To be a good manager, you must constantly improve your knowledge, skills and keep them up to date. To achieve this, you may need to access information from various sources or take trainings with online courses.

One of the most important issues in the management process is the financial statements of your business. With the financial data of your business, you can measure business performance and efficiency, track budgets,data analysis and use this data to motivate and lead your team in the most effective way.

3 FINANCIAL STATEMENTS MOST USED BY MANAGERS

The tables that managers should follow and analyze in the best way are the balance sheet, income and cash flow statement. The balance sheet contains data showing the financial situation of the company in a determined period. It organizes assets, liabilities and equity into lists for specific periods for a clear table.

The income statement is used to provide an overview of the company's income and expenses. Thanks to the annual or quarterly income statements, companies can periodically compare their profit and loss trends. The third table is the cash flow statement. This table shows details of cash inflows and outflows for a specific period. In this way, the cash flow table reserved for different activities within the company gives information about the ability of the company to operate in the long term and short term.

By analyzing these three tables together and regularly, a general perspective about the financial situation of the company can be gained. Tables will be very useful in determining the paths to be followed by the managers in the future. Here are six ways you can leverage the company's financial statements to become an effective manager.

 

6 WAYS MANAGERS CAN USE FINANCIAL STATEMENTS

1. Pay attention to Measuring Impact

It is very important for the managers to examine the company's income statement and to have a method to measure how the expenditures and efforts made affect the profitability of the company. For this reason, managers should regularly examine the company's income statement and control direct expenses that affect profitability.
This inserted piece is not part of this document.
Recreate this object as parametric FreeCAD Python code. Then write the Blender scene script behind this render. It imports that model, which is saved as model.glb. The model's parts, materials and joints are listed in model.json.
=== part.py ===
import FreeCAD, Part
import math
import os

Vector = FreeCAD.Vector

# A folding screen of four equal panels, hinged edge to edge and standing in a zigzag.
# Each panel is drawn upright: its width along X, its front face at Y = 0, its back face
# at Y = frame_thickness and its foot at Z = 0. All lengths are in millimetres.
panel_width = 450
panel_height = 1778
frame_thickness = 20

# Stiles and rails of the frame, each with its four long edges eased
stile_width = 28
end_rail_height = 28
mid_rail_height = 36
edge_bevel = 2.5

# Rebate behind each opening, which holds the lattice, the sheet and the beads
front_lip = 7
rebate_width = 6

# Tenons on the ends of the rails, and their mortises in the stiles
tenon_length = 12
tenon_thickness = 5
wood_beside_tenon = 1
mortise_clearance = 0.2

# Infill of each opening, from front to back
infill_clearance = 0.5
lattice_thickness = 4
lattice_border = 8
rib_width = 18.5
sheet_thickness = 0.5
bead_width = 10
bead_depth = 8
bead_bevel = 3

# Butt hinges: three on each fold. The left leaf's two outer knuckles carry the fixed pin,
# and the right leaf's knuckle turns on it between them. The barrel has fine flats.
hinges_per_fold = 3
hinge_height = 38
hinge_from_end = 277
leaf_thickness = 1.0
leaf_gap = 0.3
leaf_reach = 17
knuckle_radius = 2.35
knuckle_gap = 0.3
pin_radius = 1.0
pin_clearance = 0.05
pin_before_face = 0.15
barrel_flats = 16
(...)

There can be many ways to increase the profitability of a company or project. Examples of this include purchasing a piece of software, allocating more advertising budgets, or hiring an expert for a large project. However, it is essential that these expenditures result in the targeted net income. By making these expenditures and subsequent controls, lessons learned from mistakes can be focused on investments that increase profitability.

 

2. Budget Planning

Financial statements are very important in providing a future perspective when managing and planning budgets, John Wong, Senior Director of Financial Planning and Analysis at HBS Online, states that taking past financial statements as a starting point when planning future budgets can cause errors, as the financial environment is constantly changing.

“Past financial statements can be used to create a reference, and this is important for budgeting but should not be used as a starting point,” John Wong wrote in a previous blog post.

While creating the budget, it is very important to review the financial situation of the company, to analyze past data well and to take a critical look at it.

 

3.Avoid Unnecessary Costs

Seeing and analyzing expenses line by line in the income and cash flow statements of the company can give very important ideas in which areas it is possible to reduce costs. In these ways, previously subscribed services that cause regular expenses but are not currently used can be canceled or more economical packages can be preferred for team entertainment. Being able to see every expense item by item is very important both to see how these expenditures affect the revenues of the company and to save money and shift the expenditures to the most vital points.

 

4. Expand your perspective

Considering the general situation of the company is very important when managing a team. Understanding and analyzing the balance sheet, income statement and cash statement, which we explained in the first part, allows you to understand the financial situation of your company and to look at it from a wide perspective so that you can make the right decisions for the future.

 

5. Alignment Between Sections

Financial statements can be used to manage different departments. When the managers of each department present the data on the basis of the department, you can hold meetings about the company's future goals and budget analysis. This creates a general understanding of the financial condition of the company and can make a difference in the perspective of other managers.

 

6. Driving Team Motivation

You can motivate your team by using the company's financial statements. Letting your employees know that the projects they make positively affect the income of the company and indirectly the employees' income, allows them to do better and see that what they do is working

Use financial statements to manage a team and determine its future goals for that team. Providing employees with the ability to see the big picture, which is the basis of plans to achieve your goals, and showing them the value of the effort of company employees can have a positive effect on performance.

 

BECOME A FINANCIAL MANAGER

Using financial statements is the best way to make correct and strategic decisions for the future and to manage your team in the best way. If you do not have the necessary infrastructure to analyze financial statements, you can get help from people who are experts in this field. By gaining knowledge and experience in finance, you can use your resources in the most efficient way and become an effective manager.